Notable Delaware Case Law

Smith v. Van Gorkom (488 A.2d 858, Del. 1985)
Issue: Whether the directors of TransUnion Corporation breached their fiduciary duty by approving the sale of the company without sufficient information.
Rule: Directors have a fiduciary duty to act on an informed basis when making business decisions.
Analysis: The court determined that the directors did not adequately inform themselves about the sale before approving it.
Conclusion: The Delaware Supreme Court held that the directors breached their fiduciary duty by approving the sale without adequate information.

Caremark International Inc. Derivative Litigation (698 A.2d 959, Del. Ch. 1996)
Issue: The extent to which a board of directors must oversee the corporation’s business and affairs to satisfy their duty of care.
Rule: Directors are obligated to ensure reasonable information and reporting systems exist in the corporation.
Analysis: The court analyzed whether there was a sustained or systematic failure of the board to exercise oversight.
Conclusion: The court concluded that liability would only ensue for failures that were sustained or systematic.

In re Walt Disney Co. Derivative Litigation (906 A.2d 27, Del. 2006)
Issue: Whether Disney directors violated their fiduciary duties in the hiring and termination of Michael Ovitz.
Rule: Directors have a fiduciary duty to act with due care, good faith, and loyalty.
Analysis: The court examined the directors’ conduct in approving Ovitz’s employment agreement and severance.
Conclusion: The Delaware Supreme Court held that while the directors’ conduct fell significantly short of best practices, it didn’t reach the level of gross negligence necessary for a breach of fiduciary duty.

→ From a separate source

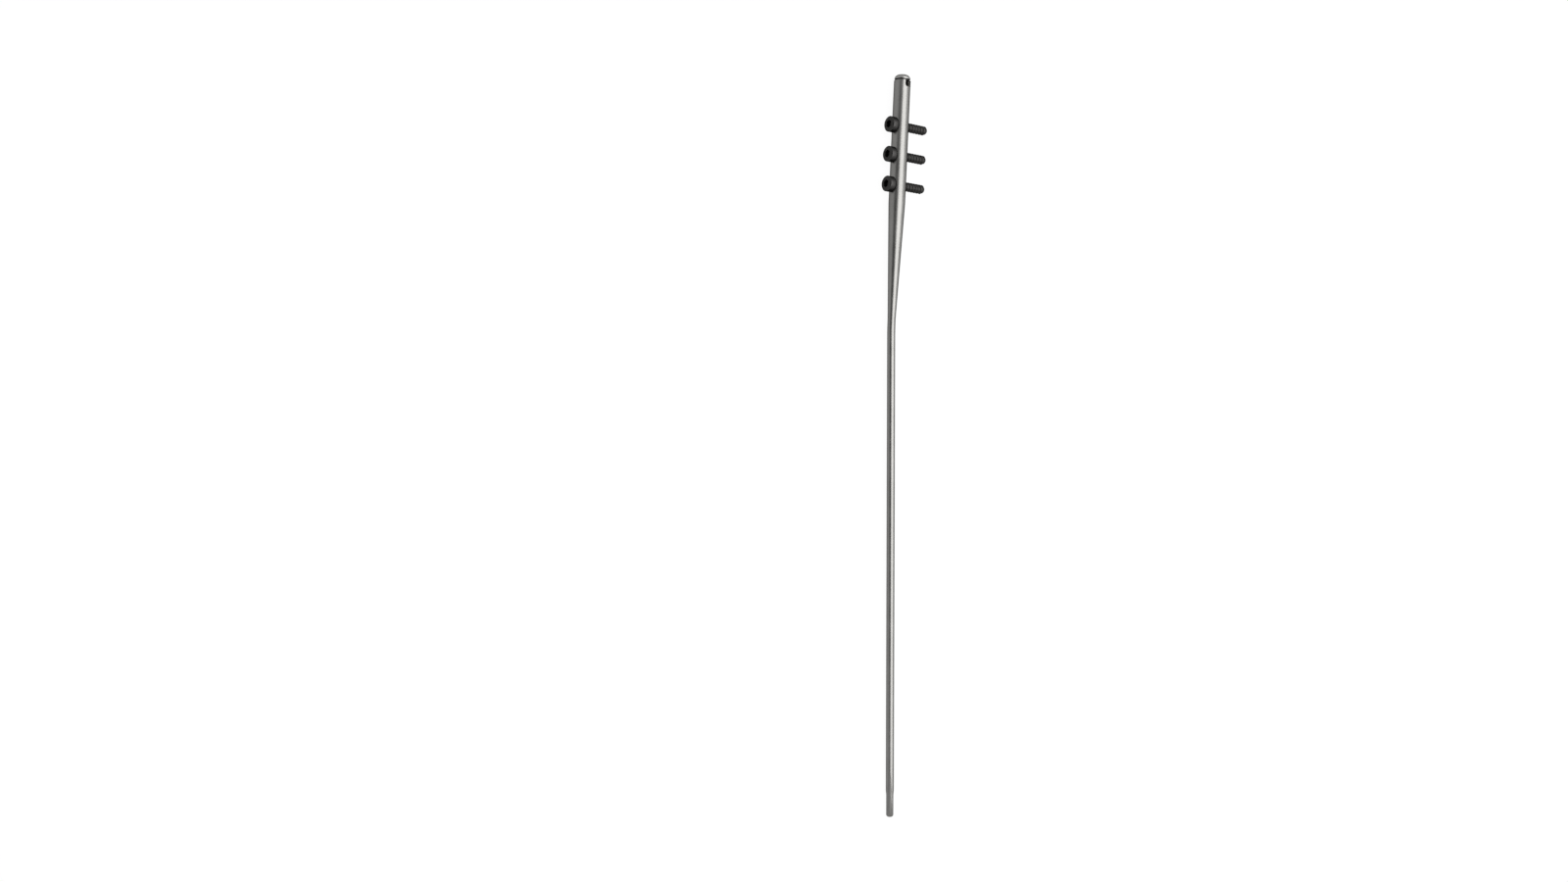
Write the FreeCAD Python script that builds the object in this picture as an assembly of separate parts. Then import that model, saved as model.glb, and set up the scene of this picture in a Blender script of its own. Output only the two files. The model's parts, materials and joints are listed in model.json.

This study guide provides a foundational framework for legal research and writing, with a focus on Delaware-specific law and sources. To prepare for a final exam, students should engage in active legal research, draft legal documents, and analyze case law using the IRAC method. Practicing citation and understanding the nuances of Delaware’s legal system will be crucial for success in a Delaware Law School 1L legal research and writing course.